Paper VT-MoA11
Moving Surfaces in DSMC: Implementation, Validation and Applications

Monday, October 20, 2008, 5:20 pm, Room 205

Applications in vacuum technology exist where moving surfaces play a role. Under rarefied conditions, moving surfaces influence heat and momentum transfer and surface stress. Several methods have been used to model moving surfaces in Test Particle and Direct Simulation Monte Carlo methods. In simple situations, such as plane Couette flow, one can add an extra velocity vector to molecules hitting a moving surface (the modeled surface stays at rest in an inertial domain). In other examples the flow field is simulated by using a moving calculation domain and the molecule trajectory is corrected for this. Both methods are limited to only one moving surface. But in cases where the domain contains both moving and non-moving surfaces these methods cannot be applied or separate domains need to be defined and the interaction at the interface needs to be prescribed or iteratively determined. We have developed an algorithm to simulate an arbitrary number of moving and non-moving planes in one domain for DSMC methods. The planes can have any velocity vector but should not change the geometry.

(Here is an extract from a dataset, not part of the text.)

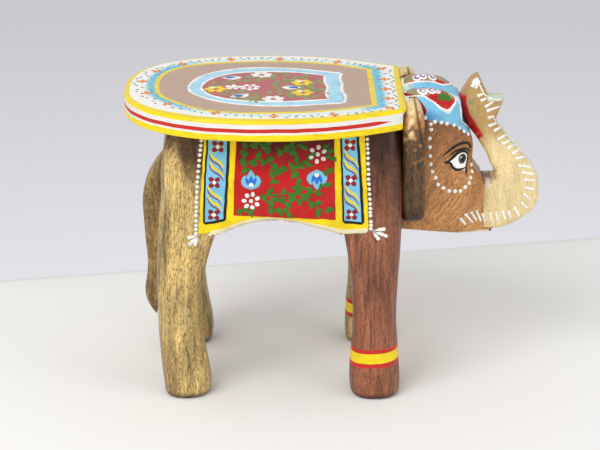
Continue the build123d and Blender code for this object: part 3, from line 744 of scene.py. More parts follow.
class Plane:
    """A flat painted face, with the same calls as a Surface."""

    across, up = np.array([1.0, 0, 0]), np.array([0, 1.0, 0])

    def __init__(self, height):
        self.height = height

    def place(self, u, v, lift):
        """Points at u, v on the face, raised by the lift."""
        normal = np.zeros(u.shape + (3,))
        normal[..., 2] = 1
        return np.stack([u, v, self.height + lift], -1), normal


def joined_copy(pieces):
    """One throwaway object with the meshes of all the pieces."""
    form = bmesh.new()
    for piece in pieces:
        form.from_mesh(piece.data)
    mesh = bpy.data.meshes.new("guide")
    form.to_mesh(mesh)
    form.free()
    return put_in_scene("guide", mesh)


def flowing(points, count=24):
    """A smooth path through the points: a Catmull-Rom curve, the cubic that leaves each point along
    the line between its neighbours, sampled at even shares."""
    points = np.asarray(points, float)
    padded = np.concatenate([[2 * points[0] - points[1]], points, [2 * points[-1] - points[-2]]])
    lengths = np.concatenate([[0], np.cumsum(np.linalg.norm(np.diff(points, axis=0), axis=1))])
    place = np.interp(np.linspace(0, lengths[-1], count), lengths, np.arange(len(points)))
    run = np.clip(place.astype(int), 0, len(points) - 2)
    t = (place - run)[:, None]
    p0, p1, p2, p3 = (padded[run + k] for k in range(4))
    return 0.5 * (
        2 * p1 + (p2 - p0) * t + (2 * p0 - 5 * p1 + 4 * p2 - p3) * t**2 + (3 * p1 - p0 - 3 * p2 + p3) * t**3
    )


class Brush:
    """Strokes of enamel laid on one surface and gathered into one piece. Each stroke is a grid of
    points; its crown makes it stand up in the middle as wet paint does."""

    def __init__(self, surface, wobble=0.18):
        self.surface, self.wobble = surface, wobble
        self.points, self.quads, self.slots, self.colours, self.total = [], [], [], [], 0

    def lay(self, u, v, crown, colour, lift):
        """Lays a grid of points on the surface at u, v, raised by the lift plus the crown, with the
        hand's wobble in both directions."""
        u = np.asarray(u, float)
        v = np.asarray(v, float)
        flat = np.stack([u, v, np.zeros_like(u)], -1).reshape(-1, 3)
        shaky = self.wobble * rolling(flat, 7.0, seed=11, waves=12).reshape(u.shape)
        unsteady = self.wobble * rolling(flat, 7.0, seed=12, waves=12).reshape(u.shape)
        place, normal = self.surface.place(u + shaky, v + unsteady, lift + np.zeros_like(u) + crown)
        rows, columns = u.shape
        number = self.total + np.arange(rows * columns).reshape(rows, columns)
        turn = np.cross(place[1:, :-1] - place[:-1, :-1], place[:-1, 1:] - place[:-1, :-1])
        quads = grid_quads(number, flipped=(turn * normal[:-1, :-1]).sum() < 0)
        if colour not in self.colours:
            self.colours.append(colour)
        self.points.append(place.reshape(-1, 3))
        self.quads.append(quads)
        self.slots.append(np.full(len(quads), self.colours.index(colour)))
        self.total += rows * columns

    def dab(self, centre, radius, colour, crown=0.35, lift=0.3, stretch=1.0, turn=0.0):
        """A round dab: the square (s, t) becomes the disc (s sqrt(1 - t t / 2), t sqrt(1 - s s / 2)),
        turned into the plane that touches the surface there."""
        s, t = np.meshgrid(np.linspace(-1, 1, 6), np.linspace(-1, 1, 6), indexing="ij")
        x, y = s * np.sqrt(1 - t**2 / 2), t * np.sqrt(1 - s**2 / 2)
        height = crown * (1 - x**2 - y**2)
        x, y = x * radius * stretch, y * radius
        x, y = x * np.cos(turn) - y * np.sin(turn), x * np.sin(turn) + y * np.cos(turn)
        _, normal = self.surface.place(np.array([centre[0]]), np.array([centre[1]]), np.zeros(1))
        across, up = self.surface.across, self.surface.up
        first = across - np.dot(across, normal[0]) * normal[0]
        first /= np.linalg.norm(first)
        second = np.cross(normal[0], first)
        second *= np.sign(np.dot(second, up))
        u = centre[0] + x * np.dot(first, across) + y * np.dot(second, across)
        v = centre[1] + x * np.dot(first, up) + y * np.dot(second, up)
        self.lay(u, v, height, colour, lift)

    def ribbon(self, path, half_widths, colour, crown, lift):
        """A band along a path: each row is the path's point plus and minus the half width along the
        path's normal; the crown falls off as 1 - c c across it."""
        along = np.gradient(path, axis=0)
        along /= np.linalg.norm(along, axis=1, keepdims=True) + 1e-9
        normal = np.stack([-along[:, 1], along[:, 0]], 1)
        c = np.linspace(-1, 1, 5)
        spread = half_widths[:, None] * c
        height = crown * (1 - c**2) * np.clip(half_widths / (half_widths.max() + 1e-9), 0, 1)[:, None]
        self.lay(
            path[:, :1] + spread * normal[:, :1], path[:, 1:] + spread * normal[:, 1:], height, colour, lift
        )

    def line(self, points, width, colour, crown=0.2, lift=0.3, count=24, start=1.0, end=1.0):
        """A drawn line with round ends; start and end are the shares of the width kept there."""
        path = flowing(points, count)
        length = np.concatenate([[0], np.cumsum(np.linalg.norm(np.diff(path, axis=0), axis=1))])
        share = length / length[-1]
        taper = start + (1 - start) * np.minimum(1, share * 3)
        taper = taper * (end + (1 - end) * np.minimum(1, (1 - share) * 3))
        from_end = np.minimum(length, length[-1] - length)
        cap = np.sqrt(np.clip(1 - np.clip(1 - from_end / (width / 2), 0, 1) ** 2, 0.01, 1))
        self.ribbon(path, width / 2 * taper * cap, colour, crown, lift)

    def petal(self, base, tip, width, colour, crown=0.3, lift=0.3, blunt=1.5, bend=0.0):
        """A petal or leaf: half width sin(pi t ** blunt) along the axis, which bends by a sine."""
        base, tip = np.asarray(base, float), np.asarray(tip, float)
        t = np.linspace(0, 1, 8)[:, None]
        axis = tip - base
        side = np.array([-axis[1], axis[0]])
        path = base + axis * t + side * bend * np.sin(np.pi * t)
        profile = np.sin(np.pi * np.clip(t[:, 0], 0.003, 0.997) ** blunt)
        self.ribbon(path, width / 2 * profile, colour, crown, lift)

    def blossom(self, centre, reach, count, colour, petal_radius, heart, heart_radius, turn=0.0, lift=0.3):
        """Round petals on a circle, with a round heart."""
        for k in range(count):
            angle = turn + 2 * np.pi * k / count
            away = (centre[0] + reach * np.cos(angle), centre[1] + reach * np.sin(angle))
            self.dab(away, petal_radius, colour, lift=lift, stretch=1.2, turn=angle)
        self.dab(centre, heart_radius, heart, lift=lift + 0.08)

    def sprig(self, stem, leaves, length, width, colour, seed, lift, stem_width):
        """A stem with leaves that leave it by turns to the left and to the right."""
        random = np.random.default_rng(seed)
        path = flowing(stem, 40)
        self.line(stem, stem_width, colour, lift=lift, end=0.4)
        for k in range(leaves):
            at = int((k + 0.6) / leaves * 38)
            along = path[at + 1] - path[at]
            angle = np.arctan2(along[1], along[0]) + (1 if k % 2 else -1) * random.uniform(0.6, 1.05)
            reach = length * random.uniform(0.75, 1.15)
            tip = path[at] + reach * np.array([np.cos(angle), np.sin(angle)])
            bend = random.uniform(-0.2, 0.2)
            self.petal(path[at], tip, width * random.uniform(0.8, 1.2), colour, lift=lift, blunt=0.9, bend=bend)

    def area(self, edge_a, edge_b, colour, lift, rows, columns):
        """An even coat between two smooth edges: (1 - t) a + t b."""
        a, b = flowing(edge_a, columns), flowing(edge_b, columns)
        t = np.linspace(0, 1, rows)[:, None]
        u = a[:, 0] * (1 - t) + b[:, 0] * t
        v = a[:, 1] * (1 - t) + b[:, 1] * t
        self.lay(u, v, np.zeros((rows, columns)), colour, lift)

    def finish(self, name, thickness=0.3):
        """All the strokes as one piece, a coat of paint of the given thickness in millimetres."""
        mesh = mesh_from_quads(
            name, np.concatenate(self.points), np.concatenate(self.quads),
            [MATERIALS[colour] for colour in self.colours], np.concatenate(self.slots),
        )
        piece = put_in_scene(name, mesh)
        coat = piece.modifiers.new("coat", "SOLIDIFY")
        coat.thickness = thickness * MM
        coat.offset = -1
        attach(piece, "root")
        return piece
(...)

The method uses periodic boundary conditions (especially implemented for this) and is grid independent. In the DSMC scheme molecule trajectories are determined in two steps: particle movement between collisions and particle collisions. Boundary interaction is taken into account during the particle movement phase. In our method the moving surface is a special boundary with all properties of a normal boundary (temperature, accommodation coefficient, reflection velocity distribution). The difference is that the trajectory of each surface is determined and the exact time and place of interaction between the boundary and a molecule is determined. This way, the exact molecule trajectory is determined during its movement phase taking into account the plane movements during that time. Multiple collisions in one time step between moving and non-moving surfaces are taken into account. The current algorithm is limited to 2D with planes moving in a straight line, but the principle is valid for 3D and planes moving with arbitrary and changing velocities (although the calculation of collisions between plane and molecules becomes more tedious). Results will be shown of validation simulations and possible applications, such as simulations of displacement pumps, moving stages or surfaces in lithography, CVD, PVD and ALD systems, sample manipulation, vacuum conveyor belts etc.